Sie haben alle ihre Auftritte, Jürgen Habermas vor allem, der drei Jahre ältere Philosoph, zu dem Bohrer gleich beim ersten Treffen eine Verbundenheit spürt: "Allerdings hat er keinen Sinn für Ästhetik. Er sucht in der Literatur immer nach Ideen. Das habe ich ihm auszutreiben versucht, aber es hat nicht geklappt." Auch Enzensberger kommt vor, den Habermas einmal einen "Narren am Hof der Scheinrevolution" nennt. Und Thomas Bernhard, und zwar in einer grandiosen Passage, in der der Schriftsteller Bohrer in der Redaktion besucht, um mit ihm "eine Rindswurst" in der Kantine zu essen. Bohrer hatte Bernhards Erzählung "Amras" gelesen und hielt sie für "die Revolution, eine Zeitenwende, einen Anfall des Lebens". In der Begegnung mit Bernhard spürt Bohrer indes "das Sekundäre der Kritik gegenüber der Literatur". Vielleicht sprachen die beiden deshalb kaum miteinander. "Es ergab sich eine existenzielle Parallelität im Schweigen."

Wie stark Bohrer noch immer fasziniert, wie anziehend dieser Mann wirkt, der von der Intelligenz der Studentenführer Dutschke und Krahl schwärmt und mit Ulrike Meinhof befreundet war und nun sagt, dass nach dem Tod der Baader-Meinhof-Bande die Tagträumereien der Studentenbewegung beendet gewesen und Deutschland entpathetisiert und profanisiert worden sei, lässt sich am enormen Zuspruch ablesen. Das Heine-Haus ist rappelvoll, man nickt, erinnert sich, trinkt Weißwein und kichert, als Bohrer von Bazon Brock erzählt, dem "Schwätzer", den er so gerne hat, weil er gelbe Schilder mit solchen Wahrheiten bedrucken ließ: "Der Tod, diese verdammte Schweinerei, muss endlich aufhören".

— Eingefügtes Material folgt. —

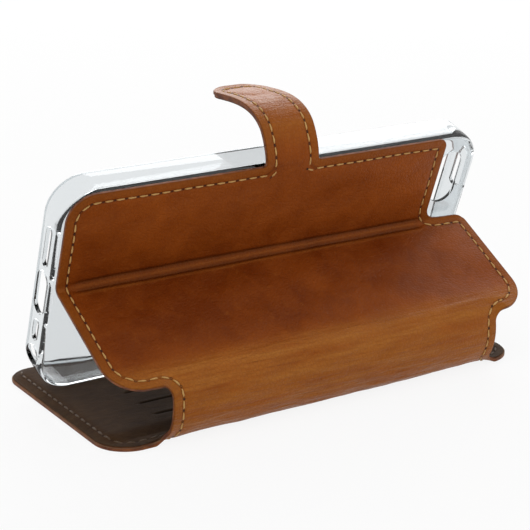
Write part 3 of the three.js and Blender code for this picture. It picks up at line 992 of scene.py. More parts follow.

Nach dem Abschied von der FAZ habilitiert Bohrer sich und gibt von 1984 an die Zeitschrift "Merkur" heraus. Er lebt in Paris mit seiner Frau, der 2002 gestorbenen Schriftstellerin Undine Gruenter, und er pendelt von dort nach Bielefeld, wo er lehrt. Am Ende dieses Abends im Heine-Haus wünscht man sich, man könnte wieder studieren, man spürt den Drang, an literarischen Gesellschaften teilzunehmen, zu diskutieren und Heine zu lesen, und man beschließt, daheim den lakonischsten und weisesten Satz aus Bohrers Buch in ein Notizheft zu schreiben: "Man konnte nur sagen: Das alles gibt es."